Estas narrações também são espelho para nós hoje refletirmos sobre a nossa
vocação, sobre o nosso chamado.
1.2. O chamado
Eis como começa o chamado para sermos Abraão e Sara, para
refazermos a história:
Javé disse a Abrão: "Saia de sua terra, do meio de
seus parentes e da casa de seu pai, e vá para a terra que eu lhe mostrarei. Eu
farei de você um grande povo, e o abençoarei; tornarei famoso o seu nome, de
modo que se torne uma bênção. Abençoarei os que abençoarem você e amaldiçoarei
aqueles que o amaldiçoarem. Em você, todas as famílias da terra serão
abençoadas". Abrão partiu conforme lhe dissera Javé.
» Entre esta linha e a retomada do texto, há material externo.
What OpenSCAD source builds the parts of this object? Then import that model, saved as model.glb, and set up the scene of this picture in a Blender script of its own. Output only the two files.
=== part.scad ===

E Ló partiu com ele.
Abrão tinha setenta e cinco anos quando saiu de Harã. Abrão levou consigo sua
mulher Sarai, seu sobrinho Ló, todos os bens que possuíam e os escravos que
haviam adquirido em Harã. Partiram para a terra de Canaã e aí
chegaram. (Gn 12,1-5)
A promessa de ser pai de um povo e fonte de bênção para
toda a humanidade é uma vocação bonita que atrai. Vocação importante de grande
alcance. Mas a condição para poder ser pai de um povo é ter ao menos um filho.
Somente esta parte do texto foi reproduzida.